C'est lorsque je ferme mon enregistreur, après l'avoir remercié, que je le sens qui se laisse aller à l'émotion, avec des temps de silence, la tête qui dodeline. À un moment, je me demande même s'il n'a pas les larmes aux yeux. Il me parle de leur quotidien puis revient sur ceci :

« Une chose difficile pour moi, c'est l'habillement. Qu'est-ce qu'elle va mettre ? Elle n'a aucune idée. C'est moi qui doit choisir et l'aider à s'habiller. » Moi : « elle ne peut pas le faire toute seule ? » Lui : « ça prendrait un temps fou. Et je ne sais pas si elle y arriverait. Elle oublierait un vêtement ou mettrait la chemise au-dessus du pull. Heureusement, la filleule d'une nièce vient avec nous deux fois par an pour choisir de nouveaux vêtements. Elle aime ça, elle a bon goût, j'accompagne juste pour payer.

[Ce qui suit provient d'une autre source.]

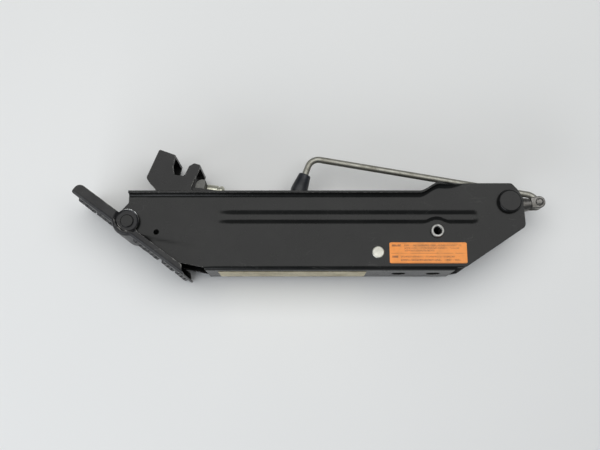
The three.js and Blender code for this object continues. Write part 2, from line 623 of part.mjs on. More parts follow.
function rodAlong(curve, steps) {
  const circle = new THREE.Shape().absarc(0, 0, CRANK_ROD / 2, 0, 2 * Math.PI, false);
  return solidOf(new THREE.ExtrudeGeometry(circle, {
    steps, curveSegments: 6, extrudePath: curve, bevelEnabled: false,
  }));
}

function at(x, y) {
  return new THREE.Vector3(x, y, 0);
}

const shortLeg = at(-Math.sin(SHORT_LEG_LEAN * DEGREE), -Math.cos(SHORT_LEG_LEAN * DEGREE));
const corner = at(-CRANK_REACH, CRANK_OFFSET);
function alongShortLeg(distance) {
  return corner.clone().addScaledVector(shortLeg, distance);
}
const gripEnd = GRIP_START + GRIP_LENGTH;
const capStart = gripEnd + FLOAT_GAP;

function crankRod() {
  const turned = (90 - SHORT_LEG_LEAN) * DEGREE;
  const setBack = CRANK_BEND * Math.tan(turned / 2);
  const bendCentre = at(corner.x + setBack, CRANK_OFFSET - CRANK_BEND);
  const bend = new THREE.CurvePath();
  const pieces = 6;
  for (let k = 0; k < pieces; k += 1) {
    const from = Math.PI / 2 + turned * k / pieces;
    const to = Math.PI / 2 + turned * (k + 1) / pieces;
    bend.add(new THREE.LineCurve3(
      bendCentre.clone().add(at(Math.cos(from), Math.sin(from)).multiplyScalar(CRANK_BEND)),
      bendCentre.clone().add(at(Math.cos(to), Math.sin(to)).multiplyScalar(CRANK_BEND))));
  }
  const hook = new THREE.QuadraticBezierCurve3(
    at(-CRANK_HOOK, CRANK_OFFSET), at(-4, CRANK_OFFSET), at(0, 0));
  return without(joined([
    rodAlong(new THREE.LineCurve3(alongShortLeg(capStart + CAP_THICKNESS + 0.8),
      alongShortLeg(setBack - 0.3)), 1),
    rodAlong(bend, 12),
    rodAlong(new THREE.LineCurve3(at(corner.x + setBack - 0.3, CRANK_OFFSET),
      at(0.3 - CRANK_HOOK, CRANK_OFFSET)), 1),
    rodAlong(hook, 8),
    disc(0, 0, CRANK_EYE, -CRANK_ROD / 2, CRANK_ROD / 2),
  ]), [disc(0, 0, CRANK_PIN + 2 * RUNNING_GAP, -20, 20)]);
}
onCrank.add(meshOf('crank_rod', crankRod(), steel));

// The grip's frame: +X runs down the short leg from the corner.
const onShortLeg = new THREE.Group();
onShortLeg.position.copy(corner);
onShortLeg.rotation.z = Math.atan2(shortLeg.y, shortLeg.x);
onCrank.add(onShortLeg);
onShortLeg.add(meshOf('crank_grip', bar(GRIP_START, GRIP_START + GRIP_NECK, GRIP_TOP, 0, 0,
  GRIP_BOTTOM - 1, 32).add(bar(GRIP_START + GRIP_NECK, gripEnd, GRIP_BOTTOM - 1, 0, 0,
  GRIP_BOTTOM, 32))
  .subtract(bar(GRIP_START - 1, gripEnd + 1, CRANK_ROD + 2 * RUNNING_GAP)), gripPlastic));

// Retaining washer near the peened end of the rod.
onShortLeg.add(meshOf('grip_retainer', bar(capStart, capStart + CAP_THICKNESS, CRANK_ROD + 5)
  .subtract(bar(capStart - 1, capStart + CAP_THICKNESS + 1, CRANK_ROD + 2 * RUNNING_GAP)),
steel));

// ---------------------------------------------------------------- stand it on the floor

jack.updateMatrixWorld(true);
const extent = new THREE.Box3().setFromObject(jack, true);
jack.position.set(-(extent.min.x + extent.max.x) / 2, -(extent.min.y + extent.max.y) / 2,
  -extent.min.z);
jack.updateMatrixWorld(true);

export default jack;
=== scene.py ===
import math

import bmesh
import bpy
import numpy as np
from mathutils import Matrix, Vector
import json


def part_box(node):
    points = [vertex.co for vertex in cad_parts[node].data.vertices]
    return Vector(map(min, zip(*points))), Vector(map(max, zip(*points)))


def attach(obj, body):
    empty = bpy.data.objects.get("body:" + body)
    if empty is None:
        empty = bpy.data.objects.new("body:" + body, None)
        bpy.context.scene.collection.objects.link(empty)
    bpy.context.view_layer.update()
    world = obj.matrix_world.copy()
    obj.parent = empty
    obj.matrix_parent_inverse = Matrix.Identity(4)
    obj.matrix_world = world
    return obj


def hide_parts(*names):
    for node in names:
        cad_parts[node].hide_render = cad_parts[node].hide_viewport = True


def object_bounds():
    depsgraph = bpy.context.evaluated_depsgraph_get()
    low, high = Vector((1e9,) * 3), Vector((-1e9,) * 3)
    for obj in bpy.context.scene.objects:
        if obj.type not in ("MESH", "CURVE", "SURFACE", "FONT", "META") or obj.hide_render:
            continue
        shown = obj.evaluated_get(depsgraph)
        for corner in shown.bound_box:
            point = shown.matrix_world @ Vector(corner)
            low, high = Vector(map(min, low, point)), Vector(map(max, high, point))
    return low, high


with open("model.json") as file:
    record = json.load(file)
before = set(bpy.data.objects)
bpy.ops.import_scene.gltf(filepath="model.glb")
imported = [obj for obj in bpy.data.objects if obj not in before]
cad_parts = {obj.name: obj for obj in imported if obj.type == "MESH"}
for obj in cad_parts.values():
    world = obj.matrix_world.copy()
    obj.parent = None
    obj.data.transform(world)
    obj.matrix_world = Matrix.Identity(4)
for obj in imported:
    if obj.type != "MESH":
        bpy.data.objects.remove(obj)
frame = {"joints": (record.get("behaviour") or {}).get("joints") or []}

cad_low, cad_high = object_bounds()
cad_middle = (cad_low + cad_high) / 2

# ---------------------------------------------------------------- floor, lights and camera
# A plain pale studio floor under one soft ceiling light, with a low cool light at the front
# left, and a camera almost straight above the side wall.

FLOOR_SIDE = 6.0
CAMERA_DISTANCE = 0.735
CAMERA_ELEVATION = math.radians(78)
CAMERA_AIM = cad_middle + Vector((-0.01319, -0.01543, 0.027))

stage = bpy.context.scene


def new_material(name):
    """A new node material, with its tree and its Principled shader."""
    material = bpy.data.materials.new(name)
    material.use_nodes = True
    tree = material.node_tree
    return material, tree, tree.nodes["Principled BSDF"]


def add_node(tree, kind, **settings):
    """One node of a tree, with its properties set by name."""
    made = tree.nodes.new(kind)
    for key, value in settings.items():
        setattr(made, key, value)
    return made


def floor_card():
    """A flat square card under the jack, a shade off white."""
    half = FLOOR_SIDE / 2
    mesh = bpy.data.meshes.new("studio_floor")
    mesh.from_pydata([(-half, -half, 0), (half, -half, 0), (half, half, 0), (-half, half, 0)],
                     [], [(0, 1, 2, 3)])
    card = bpy.data.objects.new("studio_floor", mesh)
    stage.collection.objects.link(card)
    material, tree, shader = new_material("floor_card")
    coordinates = add_node(tree, "ShaderNodeTexCoord")
    mottle = add_node(tree, "ShaderNodeTexNoise")
    mottle.inputs["Scale"].default_value = 3.0
    tint = add_node(tree, "ShaderNodeMix", data_type="RGBA")
    tint.inputs["A"].default_value = (0.765, 0.775, 0.77, 1)
    tint.inputs["B"].default_value = (0.805, 0.81, 0.80, 1)
    tree.links.new(coordinates.outputs["Object"], mottle.inputs["Vector"])
    tree.links.new(mottle.outputs["Fac"], tint.inputs["Factor"])
    tree.links.new(tint.outputs["Result"], shader.inputs["Base Color"])
    shader.inputs["Roughness"].default_value = 0.8
    shader.inputs["Specular IOR Level"].default_value = 0.2
    mesh.materials.append(material)
    card.location.z = cad_low.z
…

J'ai dû apprendre à utiliser une machine à laver – je n'avais jamais fait de lessives. Et aussi à cuisiner. Je n'étais vraiment pas très fort. »

Il revient dans le second entretien sur le caractère difficile pour lui de ces tâches ménagères :

« C'est quand même fatigant, dur, stressant, de devoir tout prévoir, côté ménager. De tout prévoir. Même pour l'habiller ! »

Mr Donckers est sans doute l'homme rencontré au cours de cette enquête le plus mis à mal par la découverte des tâches ménagères mais plus largement, du care vis-à-vis d'autrui. Sur le versant concret, l'habillage ; au plan des valeurs, se présenter comme « indépendant », valeur antinomique au care précisément. Notons que pour compliquer les choses, il n'a pas de fille pour l'aider (contrairement à Mr Cardinael), mais deux fils, qui téléphonent, mangent parfois avec leur père ou invitent le couple chez eux mais n'apportent aucune aide au care[1]. Mr Donckers – comme la plupart des hommes de mon échantillon – a de faibles dispositions au care. Ce qui l'en distingue, c'est que découvrir ses exigences à l'occasion de la maladie de sa femme n'est pour lui qu'un stress, un poids. A l'inverse, Mr Cardinael va trouver une certaine fierté à parvenir à « gérer » la dimension ménagère du soin, tout en ayant des standards de qualité assez faibles (devrais-je dire masculin ?), par rapport à l'alimentation ou à la tenue.



[1] On a vu au contraire que l'un en instance de divorce peine son père et j'apprendrai que les deux frères ont longtemps été brouillés, la maladie de leur mère les ayant un peu rapproché néanmoins.